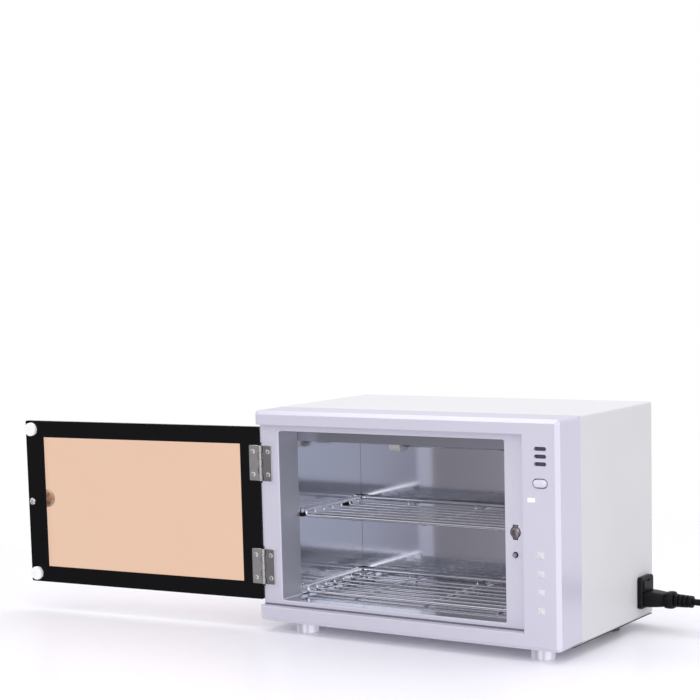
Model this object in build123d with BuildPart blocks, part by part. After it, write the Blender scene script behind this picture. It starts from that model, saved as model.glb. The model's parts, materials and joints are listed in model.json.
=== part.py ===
from build123d import *
import os
from math import asin, cos, pi, radians, sin, sqrt

os.makedirs("parts", exist_ok=True)

# Table-top ultraviolet sterilizer cabinet, in millimetres. +X is the cabinet's right, -Y its front and +Z up.
# The origin is on the floor, under the middle of the box that holds the cabinet with its door open.

# Case
case_width = 365.0
case_height = 230.3
case_depth = 222.5
foot_height = 12.0
foot_radius = 12.0
foot_left_inset = 49.0
foot_right_inset = 30.0
foot_front_inset = 22.0
foot_rear_inset = 47.5
sheet = 0.8                   # steel of the wrap, base pan and rear panel
sheet_gap = 0.2               # between two sheets that nest
wrap_lift = 2.0               # from the base pan's underside to the wrap's lower edge
wrap_bend = 2.0
bezel_depth = 48.8
bezel_wall = 2.5
bezel_corner = 4.6
bevel = 4.0
recess_depth = 11.6
top_lip = 15.4
bottom_lip = 16.5
column_width = 40.2

# Chamber
opening_inset = 23.9          # from the case's left side
strip_width = 25.8            # from the opening to the control column
opening_width = case_width - opening_inset - strip_width - column_width
opening_lift = 22.5
opening_drop = 22.6           # from the case's top down to the opening
opening_height = case_height - opening_lift - opening_drop
opening_corner = 2.0
collar_wall = 2.5
collar_depth = 47.5
chamber_depth = 174.0
liner = 0.6
liner_flange = 8.0
liner_seam = 0.3              # open line between the liner's walls and its back

# Door and hinges
open_angle = 175.2            # from closed to the stored, open place
hinge_inset = 1.4             # axis from the case's left side
leaf_thickness = 1.2
leaf_gap = 1.0
leaf_length = 39.0
leaf_width = 14.6             # from the axis to the free edge of a leaf
hinge_pad_height = 1.5
hinge_pad_length = 44.0
pin_radius = 0.8
running_gap = 0.05
knuckle_count = 5
knuckle_gap = 0.3
hinge_end = 58.3              # from the case's top or bottom to a hinge's middle
leaf_screw_offset = 12.5
leaf_screw_inset = 4.9        # from a leaf's free edge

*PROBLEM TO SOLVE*
Using the listing above, reproduce each line without omission.

*TASK RESPONSE*
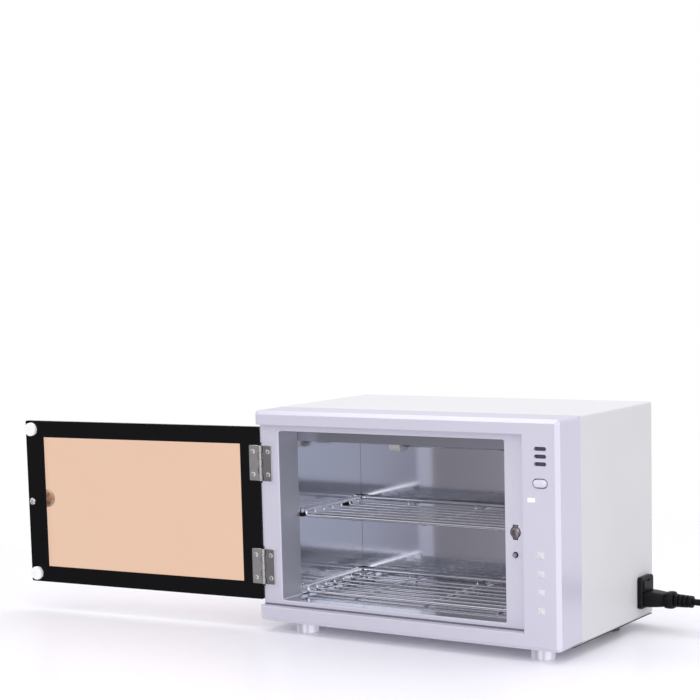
Model this object in build123d with BuildPart blocks, part by part. After it, write the Blender scene script behind this picture. It starts from that model, saved as model.glb. The model's parts, materials and joints are listed in model.json.
=== part.py ===
from build123d import *
import os
from math import asin, cos, pi, radians, sin, sqrt

os.makedirs("parts", exist_ok=True)

# Table-top ultraviolet sterilizer cabinet, in millimetres. +X is the cabinet's right, -Y its front and +Z up.
# The origin is on the floor, under the middle of the box that holds the cabinet with its door open.

# Case
case_width = 365.0
case_height = 230.3
case_depth = 222.5
foot_height = 12.0
foot_radius = 12.0
foot_left_inset = 49.0
foot_right_inset = 30.0
foot_front_inset = 22.0
foot_rear_inset = 47.5
sheet = 0.8                   # steel of the wrap, base pan and rear panel
sheet_gap = 0.2               # between two sheets that nest
wrap_lift = 2.0               # from the base pan's underside to the wrap's lower edge
wrap_bend = 2.0
bezel_depth = 48.8
bezel_wall = 2.5
bezel_corner = 4.6
bevel = 4.0
recess_depth = 11.6
top_lip = 15.4
bottom_lip = 16.5
column_width = 40.2

# Chamber
opening_inset = 23.9          # from the case's left side
strip_width = 25.8            # from the opening to the control column
opening_width = case_width - opening_inset - strip_width - column_width
opening_lift = 22.5
opening_drop = 22.6           # from the case's top down to the opening
opening_height = case_height - opening_lift - opening_drop
opening_corner = 2.0
collar_wall = 2.5
collar_depth = 47.5
chamber_depth = 174.0
liner = 0.6
liner_flange = 8.0
liner_seam = 0.3              # open line between the liner's walls and its back

# Door and hinges
open_angle = 175.2            # from closed to the stored, open place
hinge_inset = 1.4             # axis from the case's left side
leaf_thickness = 1.2
leaf_gap = 1.0
leaf_length = 39.0
leaf_width = 14.6             # from the axis to the free edge of a leaf
hinge_pad_height = 1.5
hinge_pad_length = 44.0
pin_radius = 0.8
running_gap = 0.05
knuckle_count = 5
knuckle_gap = 0.3
hinge_end = 58.3              # from the case's top or bottom to a hinge's middle
leaf_screw_offset = 12.5
leaf_screw_inset = 4.9        # from a leaf's free edge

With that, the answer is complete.